MEDSIR has reported data from the PHERGain and PHERGain-2 trials, which focused on targeted therapies in early human epidermal growth factor receptor 2 (HER2)-positive breast cancer.

These studies aim to identify patients who may safely forgo conventional chemotherapy, reducing treatment toxicity and improving quality of life.

Results from both multi-centre, international Phase II trials were presented at the ESMO Breast 2026 scientific congress.

PHERGain enrolled 356 patients from 45 hospitals across seven European countries, including Spain, and included five-year survival data.

The study’s objective was to further validate a therapeutic de-escalation approach for patients with HER2-positive early breast cancer, utilising positron emission tomography (PET) imaging and tailored to pathological complete response (pCR), thereby enabling the omission of chemotherapy without compromising disease management or survival.

It showed that a combination of trastuzumab and pertuzumab within this adaptive model enabled approximately 30% of patients to avoid chemotherapy. Nearly 90% of participants remained recurrence-free five years after surgery.

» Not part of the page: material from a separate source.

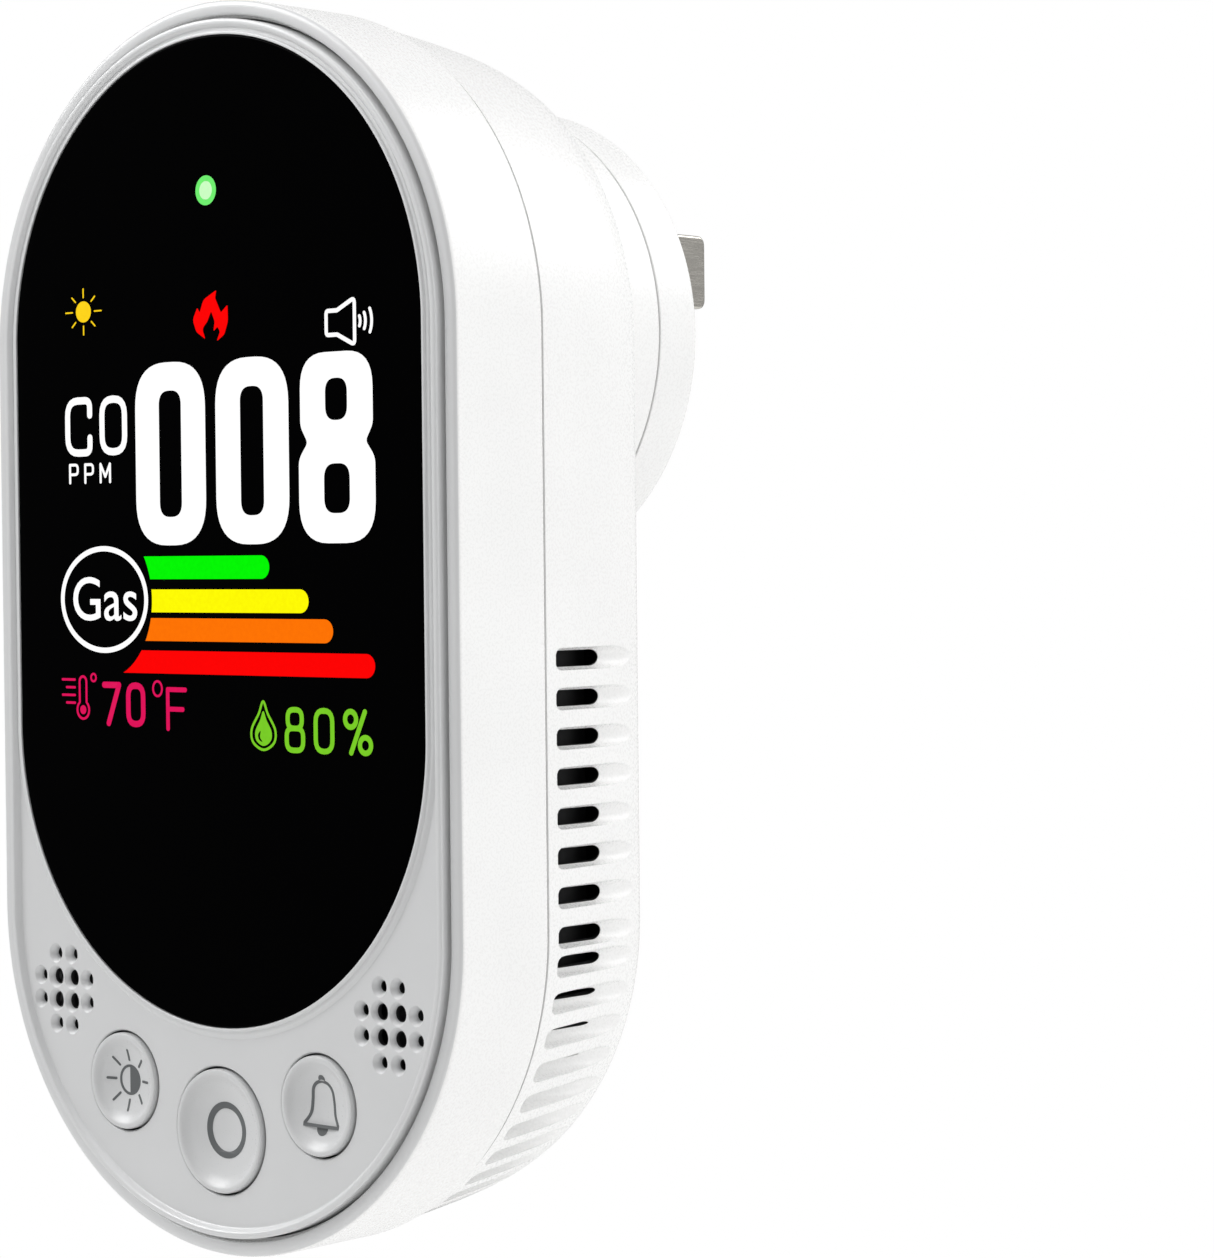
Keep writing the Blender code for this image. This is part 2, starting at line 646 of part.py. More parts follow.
def plug_head():
    """The round head that twists on the collar and carries the two blades."""
    centre = (0, PLUG_HEIGHT)
    cap_profile = (
        (0, PLUG_FACE),
        (PLUG_RADIUS - 0.9, PLUG_FACE),
        (PLUG_RADIUS - 0.25, PLUG_FACE - 0.25),
        (PLUG_RADIUS, PLUG_FACE - 0.9),
        (PLUG_RADIUS, PLUG_SPLIT),
        (PLUG_RADIUS - 1.8, PLUG_SPLIT),
        (PLUG_RADIUS - 1.8, PLUG_FACE - 2.2),
        (0, PLUG_FACE - 2.2),
    )
    cap = turned("plug_cap", cap_profile, *centre, 44)
    x, z = along(LATCH_ANGLE, PLUG_RADIUS)
    cut(cap, block("tongue_notch", x, PLUG_SPLIT, z, (4, 1.6, 2 * LATCH_RADIUS + 0.2), LATCH_ANGLE))
    base_profile = (
        (0, PLUG_FACE - 2.5),
        (17.4, PLUG_FACE - 2.5),
        (17.4, PLUG_SPLIT),
        (FLANGE_BORE - 0.4, PLUG_SPLIT),
        (FLANGE_BORE - 0.4, FLANGE_UNDER - 2.1),
        (FLANGE_BORE - 3.0, FLANGE_UNDER - 2.1),
        (FLANGE_BORE - 3.0, PLUG_SPLIT),
        (0, PLUG_SPLIT),
    )
    base = turned("plug_base", base_profile, *centre, 36)
    for angle in LUG_ANGLES:
        x, z = along(angle, (FLANGE_BORE - 2.0 + LUG_OUTER) / 2)
        size = (LUG_OUTER - FLANGE_BORE + 2.0, 1.8, LUG_WIDTH)
        add(base, block("lug", x, FLANGE_UNDER - GAP - 0.9, z, size, angle))
    blades = []
    for side, word in ((-1, "left"), (1, "right")):
        x, z = side * BLADE_SPACING / 2, PLUG_HEIGHT + BLADE_RISE
        slot = (BLADE_THICK + 0.5, 9, BLADE_WIDTH + 0.5)
        cut(cap, block("cap_blade_slot_" + word, x, PLUG_FACE - 2, z, slot))
        cut(base, block("base_blade_slot_" + word, x, PLUG_FACE - 4, z, slot))
        blades.append(blade("blade_" + word, x, z))
        x, z = side * PLUG_SCREW_SPOT[0], PLUG_HEIGHT + PLUG_SCREW_SPOT[1]
        cut(base, rod("plug_screw_hole_" + word, x, z, 1.3, PLUG_SPLIT - 1, PLUG_FACE - 1, 12))
        cut(cap, rod("cap_screw_hole_" + word, x, z, 1.0, PLUG_SPLIT - 1, PLUG_FACE - 1.0, 12))
        blades.append(plug_screw("plug_screw_" + word, x, z))
    paint(WHITE, cap, base)
    pivot("plug_twist_axis", spot(0, PLUG_FACE, PLUG_HEIGHT), [cap, base, *blades])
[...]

A translational analysis of PHERGain also found that circulating tumour DNA measured by liquid biopsy offers a precise, rapid, non-invasive way to identify those likely to remain disease-free long term.

PHERGain-2 enrolled 396 patients across 47 sites in Bulgaria, Denmark, Hungary, Italy, Poland, and Spain.

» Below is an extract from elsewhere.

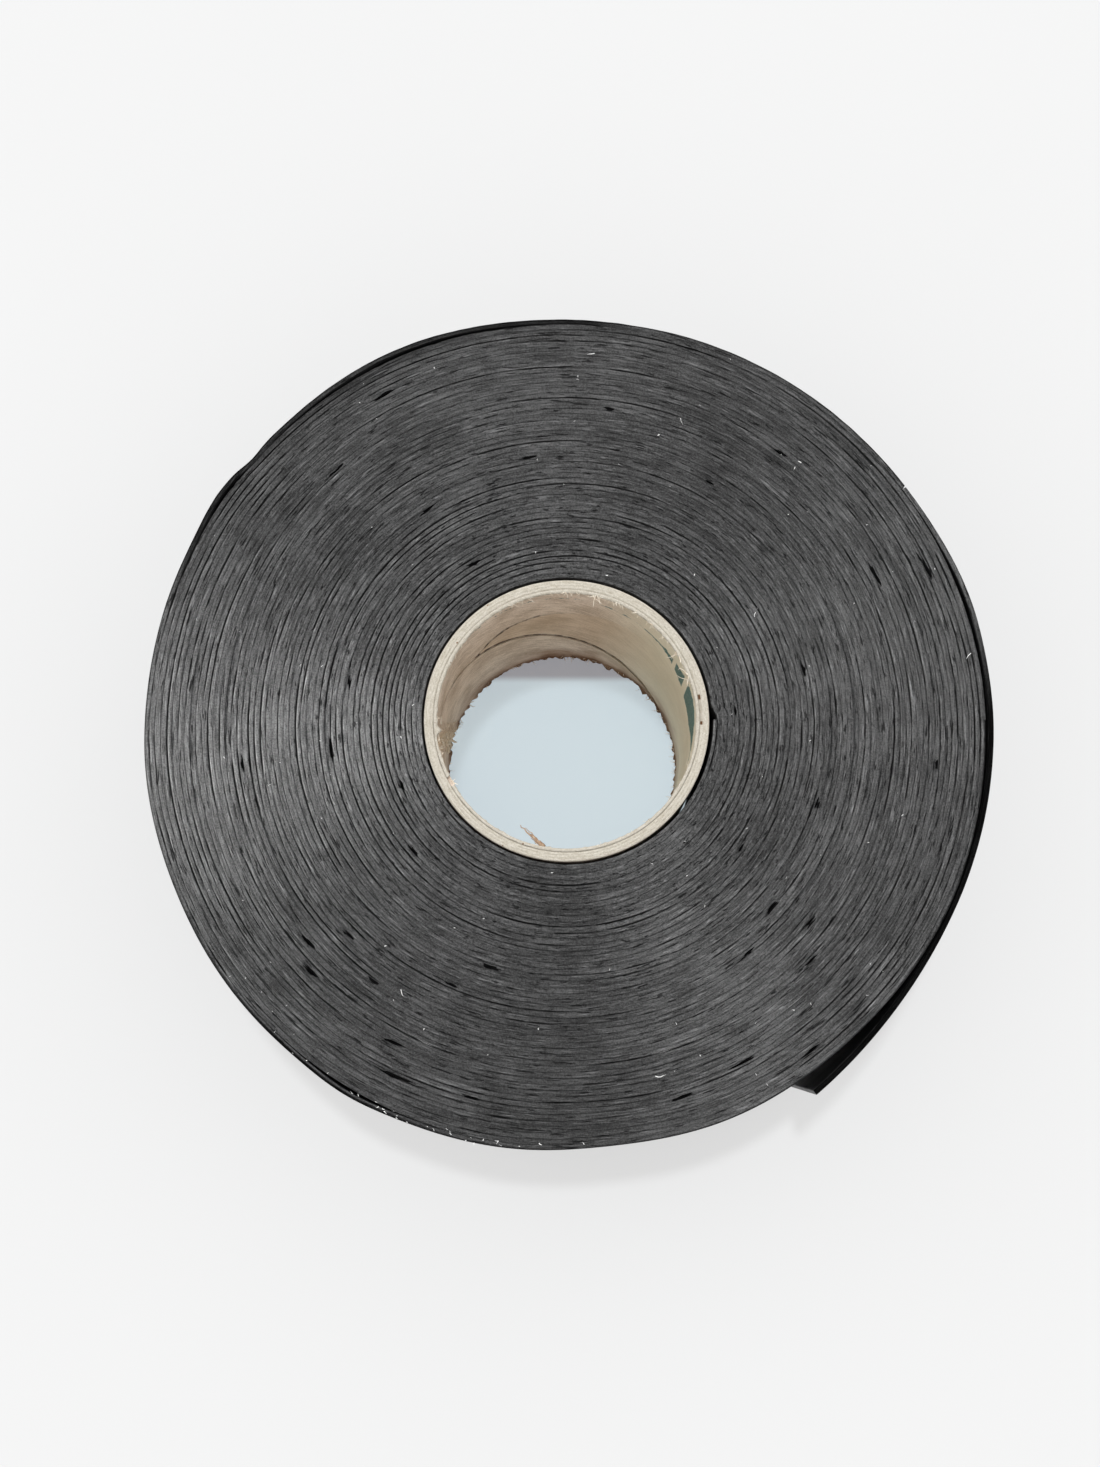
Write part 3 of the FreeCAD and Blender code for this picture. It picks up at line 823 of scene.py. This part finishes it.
def core_liner(rng, materials):
    """The inner ply: a strip wound once round, with an open helical seam, rough rims and a torn patch."""
    rows = 76
    u = np.linspace(0.0, 360.0, 601)[:, None]
    seam_waves = Wave(rng, 60.0, 7.0), Wave(rng, 60.0, 2.3)

    def lay(z):
        """Angle of each point from the seam's start, leaving the seam's gap open."""
        gap = 1.9 + 0.6 * seam_waves[0](z) + 0.35 * seam_waves[1](z)
        return helix_angle(z) + gap + u * (1 - gap / 180.0)

    fuzz, burrs, nibble = Wave(rng, 400.0, 1.3), Wave(rng, 400.0, 1.9), Wave(rng, 400.0, 0.8)
    foot = np.maximum(0.30 + 0.30 * burrs(u) + 0.12 * nibble(u), 0.03)
    share = np.linspace(0.0, 1.0, rows)[None, :]
    inner_z = foot + (WIDTH - 0.2 - foot) * share
    angle = lay(inner_z)
    inner_r = np.full(inner_z.shape, BORE + 0.02)
    for around_wave, up_wave in [(Wave(rng, 800.0, 14.0), Wave(rng, 60.0, 9.0)) for _ in range(4)]:
        inner_r += 0.035 * around_wave(angle % 360.0 + 20) * up_wave(inner_z)
    # burrs stand into the bore along the lower rim, and a few along the upper one
    stick = np.clip(burrs(u + 3.0), 0, 1) * 0.55 + np.clip(nibble(u), 0, 1) * 0.25
    inner_r -= stick * smooth(1 - inner_z / 1.3)
    inner_r -= np.clip(fuzz(u + 9.0), 0.2, 1) * 0.22 * smooth((inner_z - (WIDTH - 1.0)) / 1.0)
    # the seam's lips curl in a little
    inner_r -= 0.12 * np.exp(-np.minimum(u, 360 - u) / 1.2)
    torn = torn_patch(angle, inner_z)
    inner_r += 0.15 * torn
    inner_r -= 0.60 * bump(near(-angle, peeled_at(inner_z)), 4.6, 1.1) * smooth(inner_z / 2.0)
    ends = np.ones((len(u), 1))
    wall_r = np.concatenate([inner_r[:, :1] + 0.08, inner_r, ends * (BORE + 0.12)], 1)
    wall_z = np.concatenate([foot * 0.5, inner_z, WIDTH - 0.06 + 0.03 * fuzz(u)], 1)
    back_z = np.concatenate([foot * 0.5, inner_z, WIDTH - 0.04 + 0.03 * nibble(u)], 1)
    back_r = np.full(back_z.shape, BORE + PLY - 0.01)
    z = np.concatenate([wall_z, back_z[:, ::-1]], 1)
    radius = np.concatenate([wall_r, back_r[:, ::-1]], 1)
    points = polar(radius, -lay(z), z)
    material = np.zeros(z.shape[1], int)
    # the upper rim, then the lower one
    material[rows - 1:rows + 4] = 1
    material[-3:] = 1
    tones = np.zeros(z.shape)
    tones[:, 1:rows + 1] = torn
    mesh = tube_mesh("core_liner", points, materials, material, {"torn": tones}, ladder=True)
    return add_object("core_liner", mesh)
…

It evaluated a de-escalation strategy for selected low-risk patients with tumour size between 5mm and 30mm, no nodal involvement, and high HER2 protein expression.

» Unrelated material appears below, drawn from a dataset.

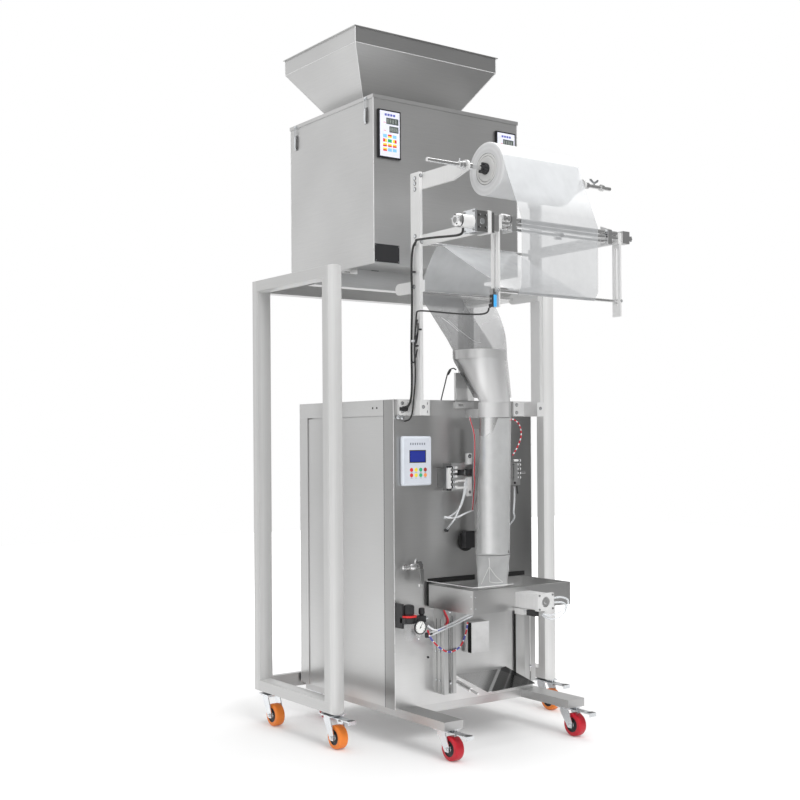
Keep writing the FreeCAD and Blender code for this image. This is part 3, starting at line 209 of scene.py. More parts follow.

Focusing on chemotherapy-free, pCR-guided therapy with trastuzumab, pertuzumab, and trastuzumab emtansine (T-DM1), PHERGain-2 measured quality of life as the main safety objective.

More than half of the patients maintained a satisfactory quality of life in the first year, suggesting that avoiding chemotherapy can reduce long-term adverse effects. The observed pCR rate was 60%, though the primary efficacy endpoint remains pending.

International Breast Cancer Center Madrid and Barcelona director and the study’s principal investigator Dr Javier Cortés said: “In addition to the clinical outcomes, with nearly 90% of patients free from relapse five years after surgery, we see that the analysis of circulating tumour DNA in blood is emerging as a key tool to enable early identification of patients with a better prognosis and those who may benefit from more intensive treatment.”